Ri Yun-yong, 74, sobbed and clutched his two younger brothers' hands whom he had
never seen after going to the war on behalf of his father in 1951. Ri, then 17
and the oldest of four sons, enlisted himself in the South Korean military in
place of his father, who had young children to take care of. With no news from
him thereafter, his family thought he had died in the battlefields. His late
father had long suffered from guilt.
"We thought you were no longer here in the world, but thank you brother, you have
survived!" one of his younger brothers, Chan-yeong, cried, holding his hands.
Ri sought to assure that he was well in the impoverished country, showing
pictures of his large family and 11 medals he earned from the government.
Apart from the tearful reunions, however, some had to leave the venue, the Mount
Kumgang Convention Center, with empty hearts after finding they were mismatched.
Ri Jong-seong, 77, had sought his brothers from the South, but the people who
came to the event -- Jong-hak, 77, and his younger brother Jong-su, 74 -- were
not his family members.
"From a distance, I thought he was not my brother," Lee Jong-su told a pool
reporter. "After a few minutes of conversations, I decided he was not my brother,
so I called the Red Cross people."
Officials of the Red Cross from Seoul, which arranged the event with its North
Korean counterpart, said such a case was not unprecedented, but rare, and added
they will try to find out how the location process went wrong.
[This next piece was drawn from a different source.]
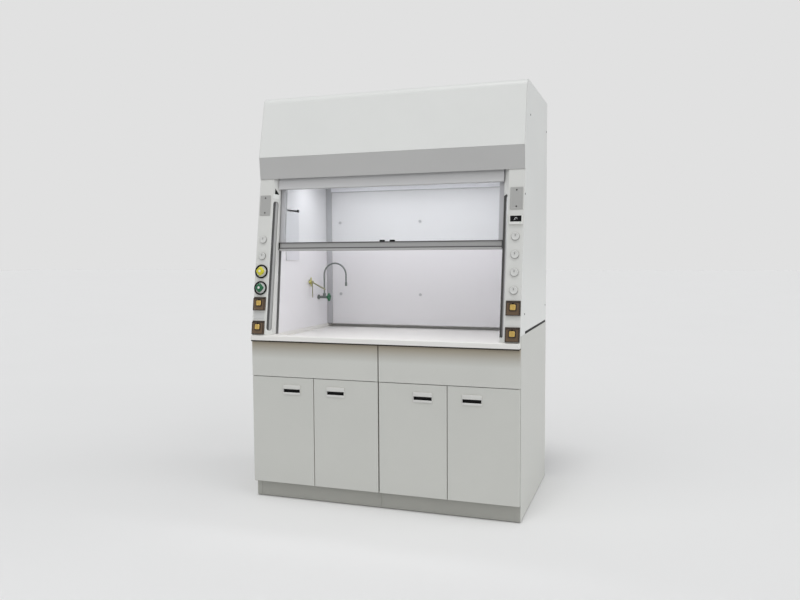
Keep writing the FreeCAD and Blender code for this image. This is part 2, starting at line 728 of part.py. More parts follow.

The South Korean government later hosted a banquet for the families at the
convention center it has built at the foot of the mountain resort. Four more
reunion sessions are scheduled to be held until Thursday.
The family reunions, held for the first time in nearly two years, have become a
visible sign of improving inter-Korean relations after a long stalemate. Family
reunions were not held since the conservative Lee Myung-bak came to power in
Seoul last year, taking a tougher stance on the North's nuclear drive and halting
state aid to the impoverished North.
Pyongyang had boycotted dialogue and the reunion event until last month, when it
suddenly shifted to conciliatory diplomacy toward Seoul and Washington.
"Both the North and the South appeared to be sufficiently conscious of the impact
this event will bring about on inter-Korean relations," the Choson Sinbo, a
pro-Pyongyang newspaper based in Japan, said. North Korea gives credit to the
South Korean government, which has ordered involved officials to "not even think
about drinking" during the event to prevent any trouble, the report said.
The paper also warned against Seoul's "provocative" behavior, apparently
referring to recent remarks by top defense officials who suggested a quick strike
on the North's nuclear bases in the event of war.
For tens of thousands of separated families who were not chosen for the event,
the reunions aggravated their pain. Police said a 75-year-old man, who was
identified only by his family name of Lee, took his own life on Monday after he
failed to make the list of participants drawn up by a computer lottery.
More than 127,000 people in the South had signed up for the reunions after they
were regularized in 2000, but nearly a third of them have died due to old age.
The competition rate is about 1 to 800.
Police said Lee threw himself onto a railway as a train approached the Suwon
station, south of Seoul, Gyeonggi Province.